Five education dummies (use “hdgree”): each dummy equals 1 if in the category 0 otherwise.

No qualification (call it nqual)

High school graduate (call it hs)

Post-secondary but below bachelor’s (trades, apprenticeship, college): hdgree categories

3-8 (call it tradcoll).

Bachelor’s degree (call it bach)

Degree above bachelors level (call it higher)

Non-labour income = Total income – Employment income (use “totinc” and “empin”) call it

“nli”

Use the summary command to report the basic summary statistics of the variables just created

(i.e. “summary” followed by the list of variable names you want information on followed by “–simple” . The simple option will limit output to basic summary statistics like mean, standard deviation, minimum, maximum etc.) . Report the results (you can cut from the Gretl output).

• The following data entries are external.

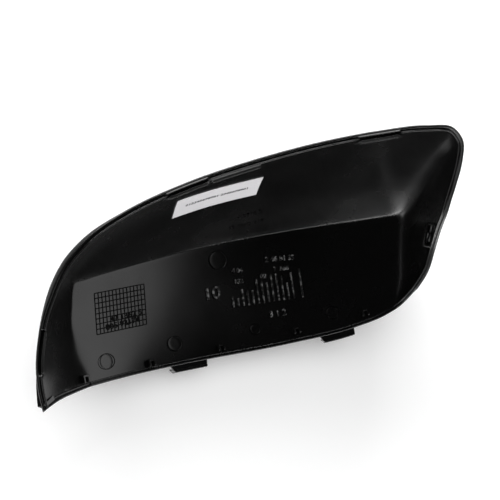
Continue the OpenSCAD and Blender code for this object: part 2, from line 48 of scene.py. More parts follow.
def turned(p):
    """Points turned from the cover's own frame to the way it lies."""
    p = np.asarray(p, float)
    y = p[..., 1] * math.cos(REST_ROLL) - p[..., 2] * math.sin(REST_ROLL)
    z = p[..., 1] * math.sin(REST_ROLL) + p[..., 2] * math.cos(REST_ROLL)
    x = p[..., 0]
    return np.stack([x * math.cos(REST_PITCH) + z * math.sin(REST_PITCH), y,
                     z * math.cos(REST_PITCH) - x * math.sin(REST_PITCH)], axis=-1)


# Sizes of the shell
WALL = 2.5
FACE_BOW = 60.0
FACE_CURL = 12.0
WALL_BULGE = 0.12
# Share of the bulge that goes down
BULGE_DROP = 0.7
END_TURN = 18.0
# How late the main face turns up into the inner end wall
TURN_POWER = 2.4
RIM_W = 3.0
LOW_RIM_W = 2.2
LIP_H = 0.8
SKIRT_H = 2.2

# Sections of the upper wall from the tip to the inner end: the rim's outer edge, then the edge line
SECTIONS = np.array([
    [-104, -50, 100, -84.5, -43.5], [-104.3, -41, 99.5, -87, -36.5], [-103, -30, 99, -89, -28],
    [-99.3, -17, 97, -88.5, -18], [-94.6, -5, 95, -86.3, -8], [-89.7, 4, 93, -84.5, -0.5],
    [-82, 13.5, 91, -83.2, 2.6], [-71, 21.5, 89, -78, 3.3], [-50, 29.5, 85, -57, 5],
    [-20, 36.2, 80, -28, 6.2], [10, 39.6, 76, 2, 5.8], [40, 41.2, 72, 34, 4.2],
    [70, 40.7, 67, 62, 2], [92, 38.7, 62, 78, 0.7], [104.5, 35, 59, 83.5, 0.1],
    [108, 28.5, 56, 86.5, -0.6], [106, 19, 53, 89, -1.6], [102, 10, 49, 91, -2.6],
    [97.5, 1.5, 46, 92.5, -3.4]], float)
CORNER = 6
RIM_END = np.array([[95, -3.5, 43.5], [91.5, -9.5, 38.5], [87.5, -18, 31], [82.3, -28.2, 25],
                    [74.5, -36.8, 20]], float)
RIM_LOW = np.array([[74.5, -36.8], [67, -42.7], [58, -46], [42, -48.5], [8, -49], [-32, -47],
                    [-68, -45.7], [-85, -45.7]], float)
RIM_TIP = np.array([[-85, -45.7, 61.3], [-91, -46.2, 73], [-97.5, -47.2, 86], [-104, -50, 100]], float)
LAST = len(SECTIONS) - 1
RIM_PTS = np.vstack([SECTIONS[:, :3], RIM_END])
LINE_PTS = SECTIONS[:, 3:]

# Where the main face lies deepest, how flat it is past there, and how its lower edge curls forward
BOW_U, BOW_REACH, BOW_PAST = 45.0, 129.0, 0.33
CURL_V, CURL_REACH = 5.0, 51.0
CURL_FROM, CURL_GROWS = -85.0, 75.0
# Shares of the curl that come evenly and toward the edge
CURL_EVEN, CURL_LATE = 0.2, 0.8


def ease(x):
    """0 to 1 with a soft start and end."""
    y = np.clip(x, 0, 1)
    return y * y * (3 - 2 * y)


def face_w(u, v):
    """Depth of the main face's inside at a point of the outline."""
    bow = FACE_BOW * ((u - BOW_U) / BOW_REACH) ** 2 * np.where(u < BOW_U, 1, BOW_PAST)
    h = (CURL_V - v) / CURL_REACH
    grown = ease((u - CURL_FROM) / CURL_GROWS)
    return bow + FACE_CURL * grown * (CURL_EVEN * h + CURL_LATE * np.maximum(h, 0) ** 3)


def unit(v):
    """Directions of length 1."""
    v = np.asarray(v, float)
    return v / np.maximum(np.linalg.norm(v, axis=-1, keepdims=True), 1e-9)


def curve(points, t):
    """Hermite spans through points, with tangents weighted by chord length."""
    step = np.diff(points, axis=0)
    chord = np.linalg.norm(step, axis=1)
    way = step / chord[:, None]
    before, after = chord[:-1, None], chord[1:, None]
    inner = (way[:-1] * after + way[1:] * before) / (before + after)
    tan = np.vstack([1.5 * way[:1] - 0.5 * inner[:1], inner, 1.5 * way[-1:] - 0.5 * inner[-1:]])
    t = np.atleast_1d(np.asarray(t, float))
    i = np.clip(np.floor(t).astype(int), 0, len(points) - 2)
    x = (t - i)[:, None]
    d = chord[i][:, None]
    a = 2 * x ** 3 - 3 * x ** 2 + 1
    return (a * points[i] + (x ** 3 - 2 * x ** 2 + x) * d * tan[i]
            + (1 - a) * points[i + 1] + (x ** 3 - x ** 2) * d * tan[i + 1])


def runs(points):
    """Running length along a list of points."""
    return np.concatenate([[0], np.cumsum(np.linalg.norm(np.diff(points, axis=0), axis=1))])


# Steps to a span where a curve's length is measured
SPAN_STEPS = 40


def curve_at(points, shares, start=0):
    """Points at shares of the curve's length."""
    t = np.linspace(start, len(points) - 1, (len(points) - 1 - start) * SPAN_STEPS + 1)
    s = runs(curve(points, t))
    return curve(points, np.interp(shares, s / s[-1], t))


# Loft parameters, closer together beside the two creases: sections along the wall, and shares of its height
NEAR_CORNER = 1.1 * np.array([0.02, 0.05, 0.09, 0.13, 0.18, 0.25])
NEAR_LINE = [0, 0.006, 0.012, 0.019, 0.027, 0.036, 0.05]
OFF_CORNER, OFF_LINE = 0.4, 0.075
END_COLUMNS, LINE_COLUMNS, WALL_ROWS = 30, 100, 26
T_END = np.concatenate([
    np.linspace(0, CORNER - OFF_CORNER, END_COLUMNS), CORNER - NEAR_CORNER[::-1], [CORNER]])
T_LINE = np.concatenate([CORNER + NEAR_CORNER, np.linspace(CORNER + OFF_CORNER, LAST, LINE_COLUMNS)])
T = np.concatenate([T_END, T_LINE])
RISE = np.concatenate([NEAR_LINE, np.linspace(OFF_LINE, 1, WALL_ROWS)])
# Steps of the loft round the outer end, along the edge line and up the wall
F = len(T_END) - 1
L = len(T) - 1 - F
R = len(RISE) - 1

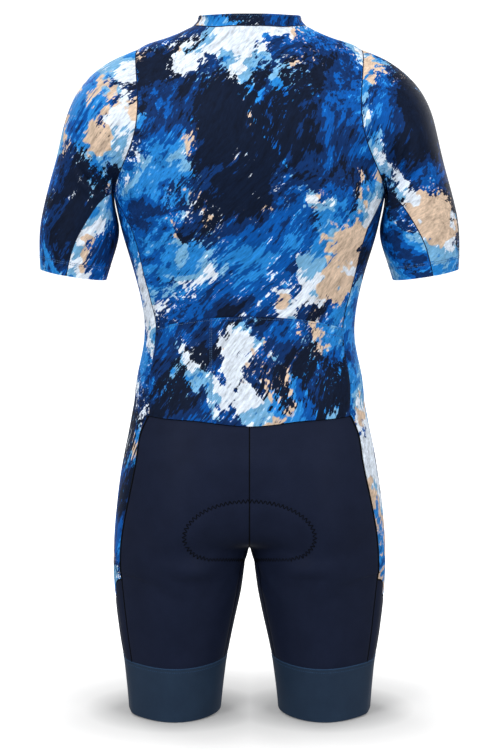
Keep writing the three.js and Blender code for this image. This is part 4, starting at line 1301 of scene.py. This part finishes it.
inside = (field[skin.faces].max(axis=1) < 1.2 * MM) & shorts_quads
pad_used, pad_local = np.unique(skin.faces[inside], return_inverse=True)
pad_points, pad_normals, pad_values = skin.points[pad_used].copy(), normals[pad_used], field[pad_used]
pad_local = pad_local.reshape(-1, 4)
rim_edges = {}
for face in pad_local:
    for a, b in zip(face, np.roll(face, -1)):
        rim_edges[frozenset((int(a), int(b)))] = rim_edges.get(frozenset((int(a), int(b))), 0) + 1
pad_rim = sorted({v for edge, count in rim_edges.items() if count == 1 for v in edge})
for v in pad_rim:
    probe = 0.5 * MM
    steps = [pad_field((pad_points[v] + np.eye(3)[k] * probe)[None])[0] - pad_values[v] for k in range(3)]
    slope = np.array(steps) / probe
    slope -= pad_normals[v] * (slope @ pad_normals[v])
    slide = -slope * pad_values[v] / max(slope @ slope, 0.2)
    pad_points[v] += slide * min(1, 3.5 * MM / max(np.linalg.norm(slide), 1e-9))
depth_in = np.clip(-pad_values / PAD_EASE, 0, 1)
body_depth = PAD_EDGE + (PAD_DEPTH - PAD_EDGE) * np.sqrt(1 - (1 - depth_in) ** 2)
channels = np.exp(-(((np.abs(pad_points[:, 0]) - 17 * MM) / CHANNEL_WIDTH) ** 2))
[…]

(b) Gretl’s frequency command (freq) will give you the absolute number of observations with each possible value of that variable and the percent share of observations that have those values. Include a command taking the frequency of “lfact”. Based on the output answer the following:

- How many observations were Employed in the reference week? What share of the total did they

represent?

- How many people in this file had never worked? What share were they of the total?

(c) Gretl’s cross-tabulation command can be used to calculate the number or share of observations with combinations of characteristics (a cross-table). For example, add the command:

xtab lf agegrp –column

to your script (where lf is your lf dummy). Notice that the bottom row of the resulting table gives you the the share of observations in a particular age group that have lf=1 (are in the labour force), i.e. the labour force participation rate for that age group. Based on your output which age group has the highest and which has the lowest participation rate? What are the participation rates for these two groups.

(d) “ols” is Gretl’s ordinary least squares regression command. If “Y” was your dependent variable and “X1” and “X2” were your explanatory variables the command would be:

ols Y const X1 X2 where “const” tells Gretl to include an intercept

(constant term) in the equation.

Here the dependent variable is your labour force participant dummy “lf”. The explanatory variables are:

Age dummies (include only five of the six -- leave out 18-24 )*

Marital status dummies (include 2 of the three – leave out “single”)*

Both "presence of children" dummies

The student dummy

Education dummies (include 4 of the five – leave out no qualification)*

Non-labour income

*Recall from the first set of notes that when a set of dummy variables describes a common characteristic you must leave one dummy out of the regression and then interpret the coefficients on the remaining dummies as relative to the omitted group e.g. you are asked to leave out the 18-24 year age dummy so when looking at your output you can interpret the coefficients on the other age dummies as telling you how their outcome differs from that of 18-24 year-olds. This applies to age, education and marital status.